Esse ambiente até então asséptico e controlado vem sendo
invadido por alienígenas oriundos dos rincões mais inóspitos da grande pequena
cidade. Os usurpadores tomam de assalto os corredores em tropéis desabalados,
entoando cânticos estranhos, aos brados, recheados de termos chulos e
ofensivos, que afligem os castos ouvidos e a refinada sensibilidade dos
habituais frequentadores desses santuários.
Inicialmente,
planejava abordar o tema sob um contexto jurídico. Já tinha pensado inclusive nas
linhas gerais do texto, dissertando sobre o direito de reunião, sobre a Lei
7.716, e principalmente sobre Minority
Report*. Mas percebi que a questão é infantilmente mais simples.
Neste ponto, é
preciso uma breve contextualização. Sou o feliz pai de uma criança de quatro
anos, o Felipe, e de um bebê de seis meses, a Nicole.

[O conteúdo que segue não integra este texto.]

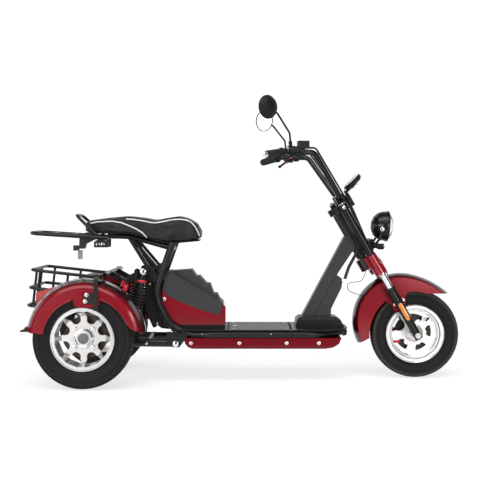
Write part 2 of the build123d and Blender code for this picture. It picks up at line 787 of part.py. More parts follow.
def straight_piece(start, end, diameter):
    """A sleeve on the run before the grip, by distance from the grip's corner."""
    corner = Vector(*bar_points()[3])
    riser = Vector(*bar_points()[2])
    along = (riser - corner).normalized()
    a = tuple(corner + along * start)
    b = tuple(corner + along * end)
    return rod(a, b, diameter) - rod(a, b, bar_diameter)


def bar_controls():
    """Switch housings, brake reservoirs and lever perches."""
    side = straight_piece(22, 62, 52) + straight_piece(66, 92, 40)
    perch = from_axle(-538, riser_half_spacing + 4, 876)
    block = Pos(*perch) * Rot(0, 0, -10) * Box(50, 40, 30)
    bracket = Pos(*from_axle(-542, riser_half_spacing + 10, 860)) * Box(20, 22, 10)
    side += block - straight_piece(10, 100, 40)
    return both(side)


def brake_levers():
    """Brake levers ahead of the grips."""
    start = from_axle(-556, riser_half_spacing + 34, 841)
    mid = from_axle(-594, riser_half_spacing + 62, 825)
    tip = from_axle(-624, riser_half_spacing + 102, 804)
    lever = tube([start, mid, tip], 11, 30)
    ball = Pos(*tip) * Sphere(8)
    root = rod(from_axle(-556, riser_half_spacing + 22, 843), start, 14)
    return both(lever + ball + root)


def mirror_place():
    """Centre of the left mirror and the way its glass looks."""
    return Plane(origin=from_axle(-701, 325, 1038), z_dir=(-0.64, -0.77, 0))


def mirrors():
    """Mirror heads on their stems."""
    base = from_axle(-595, riser_half_spacing + 18, 867)
    bend = from_axle(-601, riser_half_spacing + 34, 929)
    edge = from_axle(-657, 304, 1009)
    hub = from_axle(-690, 330, 1033)
    stem = tube([base, bend, edge, hub], 9, 14)
    r = mirror_diameter / 2
    head = mirror_place() * turned_z([(0, -26), (18, -25), (34, -20), (46, -11), (r, 0), (r, 3), (r - 4, 3), (r - 4, -2), (0, -2)])
    boot = rod(base, from_axle(-598, riser_half_spacing + 24, 893), 17)
    return both(stem + boot) - both(mirror_place() * Pos(0, 0, -2) * Cylinder(r - 4, 3, align=(Align.CENTER, Align.CENTER, Align.MIN))) + both(head)


def mirror_glass():
    """Mirror glasses."""
    r = mirror_diameter / 2
    return both(mirror_place() * Pos(0, 0, -2) * Cylinder(r - 4, 3, align=(Align.CENTER, Align.CENTER, Align.MIN)))


def display():
    """Round display ahead of the handlebar clamps."""
    face = Plane(origin=from_axle(-290, 0, 717), z_dir=(-0.69, 0, 0.72))
    r = display_diameter / 2
    dial = face * turned_z([(0, -16), (r - 12, -16), (r, -6), (r, 8), (r - 3, 10), (0, 10)])
    foot = fork * box(26, 62, -24, 24, 668, 729)
    arm = fork * box(48, 62, -14, 14, 729, 748)
    leg = rod(steer(55, 0, 740), from_axle(-280, 0, 706), 12)
    return dial + foot + arm + leg


def headlight_plane():
    """Centre of the headlight's rim, looking ahead and slightly down."""
    return Plane(origin=from_axle(-126, 0, 506), z_dir=(0.998, 0, -0.07))


def headlight():
    """Headlight shell."""
    r = headlight_diameter / 2
    shell = turned_z([(0, -79), (20, -77), (42, -68), (60, -50), (69, -28), (70, -8), (r, -8), (r, 0), (r - 6, 2), (r - 7, -4), (0, -4)])
    return headlight_plane() * shell


def headlight_lens():
    """Headlight glass."""
    r = headlight_diameter / 2
    return headlight_plane() * turned_z([(0, -4), (r - 7, -4), (r - 7, 2), (56, 14), (40, 24), (20, 31), (0, 33)])


def headlight_bracket():
    """Headlight fork, stay and the two turn signals."""
    top = from_axle(-160, 78, 494)
    fork_bar = tube([top, from_axle(-172, 78, 448), from_axle(-196, 44, 413), from_axle(-205, -44, 413)][:3], 11, 16)
    fork_bar += disc_y(front_axle_x - 160, front_radius + 494, 22, 70, 83)
    side = both(fork_bar)
    side += rod(from_axle(-196, -46, 413), from_axle(-196, 46, 413), 16)
    stem = plate(axle_outline((-214, 375), (-198, 381), (-188, 405), (-188, 421), (-206, 433), (-216, 397)), -16, 16)
    stay = rod(from_axle(-209, -82, 443), from_axle(-209, 82, 443), 12)
    web = plate(axle_outline((-200, 405), (-200, 445), (-214, 449), (-216, 405)), -12, 12)
    return side + stem + stay + web


def turn_signals():
    """Bullet turn signals beside the headlight."""
    body = turned_z([(0, -20), (9, -18), (14, -8), (14, 14), (0, 14)])
    side = Plane(origin=from_axle(-172, 96, 413), z_dir=(1, 0, 0)) * body
    side += rod(from_axle(-190, 96, 413), from_axle(-209, 84, 443), 8)
    return both(side)


def fork_reflectors():
    """Side reflectors on the sliders."""
    y = leg_y + slider_foot_diameter / 2
    return both(fork * box(-11, 11, y - 2, y + 4, 77, 180) - both(slider_leg()))


def fender_band(radius, start, end):
    """A crowned band round the Y axis between two angles measured from +X upward."""
    w = front_fender_half_width
    t = sheet
    crease = radius - 22
    low = radius - 110
    with BuildSketch(Plane.XY) as section:
        with BuildLine():
            Polyline((low, w), (crease, w))
            ThreePointArc((crease, w), (radius, 0), (crease, -w))
            Polyline((crease, -w), (low, -w), (low, -w + t), (crease, -w + t))
            ThreePointArc((crease, -w + t), (radius - t, 0), (crease, w - t))
            Polyline((crease, w - t), (low, w - t), (low, w))
        make_face()
    return Rot(0, -start, 0) * revolve(section.sketch, upward, revolution_arc=end - start)


def front_fender():
    """Front fender: a crowned band round the tyre with skirts and fork tabs."""
    w = front_fender_half_width
    join = 80
    step = front_fender_flat_radius - front_fender_radius
    a = radians(join)
    x, z = -66, 59
    fender = Pos(x, 0, z) * fender_band(front_fender_radius, join, 207)
    fender += Pos(x - step * cos(a), 0, z - step * sin(a)) * fender_band(front_fender_flat_radius, 46, join)
    fender = Pos(front_axle_x, 0, front_radius) * fender
    fender -= disc_y(front_axle_x - 13, front_radius - 4, 2 * front_radius - 4, -w - 1, w + 1)
    fender -= box(front_axle_x + 40, front_axle_x + 300, -w - 1, w + 1, 0, front_radius + 190.6)
    tongue = plate(axle_outline((-150, 165), (-134, 150), (-118, 142), (-104, 112), (-90, 100), (-66, 112), (-50, 138),
                                (-48, 162), (-52, 180), (-30, 205), (-80, 225), (-140, 200)), w - sheet, w)
    tab = fork * box(-9, 9, w - 1, leg_y - slider_diameter / 2 + 3, 192, 236)
    return fender + both(tongue + tab) - both(leg_rod(-14, 250, slider_diameter))


def front_caliper():
    """Front brake caliper on the left slider."""
    block = box(-108, -62, 22, 64, -50, 10)
    block -= box(-114, -50, 32, 40, -80, 40)
    arm = box(-104, -10, 56, leg_y - 6, -12, 20)
    caliper = Pos(front_axle_x, 0, front_radius) * (block + arm)
    return caliper - slider_leg()


def front_axle():
    """Front axle with its nuts."""
    face = leg_y + slider_foot_diameter / 2
    axle = disc_y(front_axle_x, front_radius, front_axle_diameter, -face - 10, face + 10)
    nut = disc_y(front_axle_x, front_radius, 26, face, face + 7)
    spacer = disc_y(front_axle_x, front_radius, 26, front_tyre_width / 2, leg_y - slider_foot_diameter / 2)
    return axle + both(nut) + both(spacer)


def looms():
    """Control looms from the switches, down ahead of the risers to the lower yoke."""
    y = riser_half_spacing
    return both(tube([
        from_axle(-536, y + 6, 865), from_axle(-481, y, 865), from_axle(-336, clamp_half_spacing + 20, 645),
        steer(46, 38, 728), steer(38, 38, 640), steer(24, 34, 520), steer(14, 32, 434),
    ], 9, 24))


def frame_loom():
    """Loom from the head tube down to the neck's gusset."""
    return tube([
        from_front(-262, -45, 640), from_front(-276, -45, 590), from_front(-314, -45, 520), from_front(-332, -45, 466),
    ], 15, 30)


# ---------------------------------------------------------------- export
def build():
    """Every node of the tricycle by name."""
    nodes = {
        "main_frame": main_frame(),
        "seat_subframe": seat_subframe(),
        "neck": neck(),
        "belly_pan": belly_pan(),
        "battery_pack": battery_pack(),
        "footboard": footboard(),
        "nose_cover": nose_cover(),
        "fairing": fairing(),
        "fairing_cover": fairing_cover(),
        "rear_shell": rear_shell(),
        "swing_arm": swing_arm(),
        "pivot_plates": pivot_plates(),
        "rear_axle": rear_axle(),
        "drive_motor": drive_motor(),
        "shocks": shocks(),
        "springs": springs(),
        "rear_fender_right": rear_fender(),
        "rear_fender_left": mirrored(rear_fender()),
        "fender_stays": fender_stays(),
        "tail_lamps": tail_lamps(),
        "cargo_basket": cargo_basket(),
        "basket_brackets": basket_brackets(),
        "top_rack": top_rack(),
        "grab_hoop": grab_hoop(),
        "seat_lock": seat_lock(),
        "seat_pan": seat_pan(),
        "seat": seat(),
        "frame_loom": frame_loom(),
        "deck_lid": deck_lid(),
        "fork_sliders": fork_sliders(),
        "fork_stanchions": fork_stanchions(),
        "fork_covers": fork_covers(),
        "lower_clamp": lower_clamp(),
        "top_clamp": top_clamp(),
        "handlebar": handlebar(),
        "grips": grips(),
        "bar_ends": bar_ends(),
        "bar_controls": bar_controls(),
        "brake_levers": brake_levers(),
        "mirrors": mirrors(),
        "mirror_glass": mirror_glass(),
        "display": display(),
        "headlight": headlight(),
        "headlight_lens": headlight_lens(),
        "headlight_bracket": headlight_bracket(),
        "turn_signals": turn_signals(),
        "fork_reflectors": fork_reflectors(),
        "front_fender": front_fender(),
        "front_caliper": front_caliper(),
        "front_axle": front_axle(),
        "looms": looms(),
    }
    for name, shape in zip(("tyre", "rim", "disc"), front_wheel()):
        nodes[f"front_{name}"] = shape
    for side, word in ((-1, "right"), (1, "left")):
        for name, shape in zip(("tyre", "rim", "disc"), rear_wheel(side)):
            nodes[f"rear_{name}_{word}"] = shape
    seats = {
        "seat_subframe": ["main_frame"],
        "neck": ["main_frame", "nose_cover"],
        "belly_pan": ["main_frame", "pivot_plates"],
        "footboard": ["main_frame"],
        "nose_cover": ["main_frame"],
        "fairing": ["main_frame", "fairing_cover"],
        "fairing_cover": ["main_frame", "seat_subframe"],
        "rear_shell": ["main_frame", "seat_subframe", "fairing", "fairing_cover"],
        "swing_arm": ["rear_axle"],
        "pivot_plates": ["main_frame", "swing_arm"],
        "shocks": ["seat_subframe", "swing_arm"],
        "springs": ["shocks"],
        "bar_controls": ["handlebar"],
        "fender_stays": ["seat_subframe"],
        "basket_brackets": ["fender_stays", "cargo_basket", "rear_axle"],
        "top_rack": ["seat_subframe"],
        "grab_hoop": ["top_rack"],
        "seat_lock": ["top_rack"],
        "seat_pan": ["seat_subframe", "top_rack", "grab_hoop", "main_frame"],
        "seat": ["seat_pan", "top_rack", "grab_hoop", "main_frame", "seat_subframe"],
        "handlebar": ["top_clamp"],
        "brake_levers": ["bar_controls", "grips", "handlebar"],
        "mirrors": ["bar_controls", "handlebar"],
        "display": ["top_clamp", "handlebar"],
        "headlight_bracket": ["headlight", "lower_clamp"],
        "turn_signals": ["headlight_bracket"],
        "front_caliper": ["front_axle"],
        "looms": ["handlebar", "bar_controls"],
        "frame_loom": ["neck"],
    }
    for name, others in seats.items():
        for other in others:
            nodes[name] -= nodes[other]
    return nodes


os.makedirs("parts", exist_ok=True)
for node, shape in build().items():
    export_step(shape, f"parts/{node}.step")
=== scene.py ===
import math

import bmesh
import bpy
from mathutils import Matrix, Vector
from mathutils.bvhtree import BVHTree


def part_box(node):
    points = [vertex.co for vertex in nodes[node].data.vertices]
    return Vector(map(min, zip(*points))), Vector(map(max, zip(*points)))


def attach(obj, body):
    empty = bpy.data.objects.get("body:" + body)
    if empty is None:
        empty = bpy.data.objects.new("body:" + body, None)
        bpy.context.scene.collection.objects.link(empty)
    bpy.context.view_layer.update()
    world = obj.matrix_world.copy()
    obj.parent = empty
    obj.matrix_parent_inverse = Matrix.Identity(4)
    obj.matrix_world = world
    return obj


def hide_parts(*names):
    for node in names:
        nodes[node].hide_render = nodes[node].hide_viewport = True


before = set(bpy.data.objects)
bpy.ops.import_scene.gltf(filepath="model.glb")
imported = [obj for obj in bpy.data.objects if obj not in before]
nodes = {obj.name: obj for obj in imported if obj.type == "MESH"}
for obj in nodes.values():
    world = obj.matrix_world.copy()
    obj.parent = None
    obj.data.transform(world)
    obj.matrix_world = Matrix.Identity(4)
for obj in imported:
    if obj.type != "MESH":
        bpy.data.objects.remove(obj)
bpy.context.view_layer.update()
scene = bpy.context.scene

# ------------------------------------------------------------------ places read from the frame


def centre(node):
    low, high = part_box(node)
    return (Vector(low) + Vector(high)) / 2


front_axle = centre("front_tyre")
rear_axle_right = centre("rear_tyre_right")
rear_axle_left = centre("rear_tyre_left")
rake = math.radians(30)
leg_side = 97                     # half the spacing of the fork legs, in millimetres
front_tyre_radius, front_flange = 0.207, 0.138
rear_tyre_radius, rear_flange = 0.222, 0.142
fender_start, fender_end = math.radians(6.5), math.radians(172)


def from_rear(x, y, z):
    """A point x ahead of the rear axle, y across, z over the ground, in millimetres."""
    return Vector((rear_axle_right.x + x / 1000, y / 1000, z / 1000))


def from_front(x, y, z):
    """A point x ahead of the front axle, in millimetres."""
    return Vector((front_axle.x + x / 1000, y / 1000, z / 1000))


def on_fork(n, y, u):
    """A point n ahead of the fork legs and u up along them, in millimetres."""
    n, u = n / 1000, u / 1000
    return Vector((front_axle.x + n * math.cos(rake) - u * math.sin(rake), y / 1000,
                   front_axle.z + n * math.sin(rake) + u * math.cos(rake)))


# ------------------------------------------------------------------ finishes


class Value:
    """A shader socket that takes part in plain arithmetic."""

    def __init__(self, finish, socket):
        self.finish = finish
        self.socket = socket

    def _maths(self, operation, *values):
        return self.finish.node("ShaderNodeMath", {"operation": operation}, dict(enumerate(values)))

    def __add__(self, other):
        return self._maths("ADD", self, other)

    __radd__ = __add__

    def __mul__(self, other):
        return self._maths("MULTIPLY", self, other)

    __rmul__ = __mul__

    def __sub__(self, other):
        return self._maths("SUBTRACT", self, other)

    def __rsub__(self, other):
        return self._maths("SUBTRACT", other, self)

    def __truediv__(self, other):
        return self._maths("DIVIDE", self, other)

    def __pow__(self, other):
        return self._maths("POWER", self, other)

    def over(self, edge):
        return self._maths("GREATER_THAN", self, edge)

    def under(self, edge):
        return self._maths("LESS_THAN", self, edge)

    def sine(self):
        return self._maths("SINE", self)

    def limited(self, low=0.0, high=1.0):
        span = {"From Min": 0.0, "From Max": 1.0, "To Min": low, "To Max": high}
        return self.finish.node("ShaderNodeMapRange", {"clamp": True}, {"Value": self, **span})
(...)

Invariavelmente, quando
estou sozinho com a Nicole, numa paz angelical que só bebês conseguem
proporcionar, o Felipe irrompe como um bólido descontrolado. Além dos gritos e
cantorias de praxe, incluem-se no seu repertório os puxões tentando derrubá-la
do meu colo ou, se ela estiver deitada, os saltos acrobáticos que
invariavelmente tiram fino da frágil cabecinha da pequena e quase me causam um
ataque cardíaco.
Já tentamos
modificar o comportamento dele de todas as maneiras imagináveis. Mas, desde os
açucarados diálogos até a forte repreensão (tá, berros histéricos, dos quais devemos nos envergonhar), nada funciona. O Felipe só
volta a ter um comportamento relativamente pacífico quando deixo a Nicole de
lado e lhe dedico atenção exclusiva, nem que seja para ele ficar só repetindo
“Pai, pai, deixa eu falar uma coisa?”, sem nunca chegar nessa “coisa” que tanto
queria dizer.
Não sei se os
frequentadores dos “rolezinhos” tem alguma coisa a dizer. Acredito que tenham,
ainda que eles próprios possam não saber disso. Certamente, seria preferível
para a maioria dos tradicionais habitantes das redomas que eles se expressassem
de maneira mais ordeira, sem correrias e palavrões. Mas o problema, no fundo, é
que ninguém nunca deu qualquer atenção a eles até que começassem a gritar. E agora não vai ter polícia, bandido, juiz, playboy ou
general que os faça calar. Pelo menos, não até que comecemos a escutar.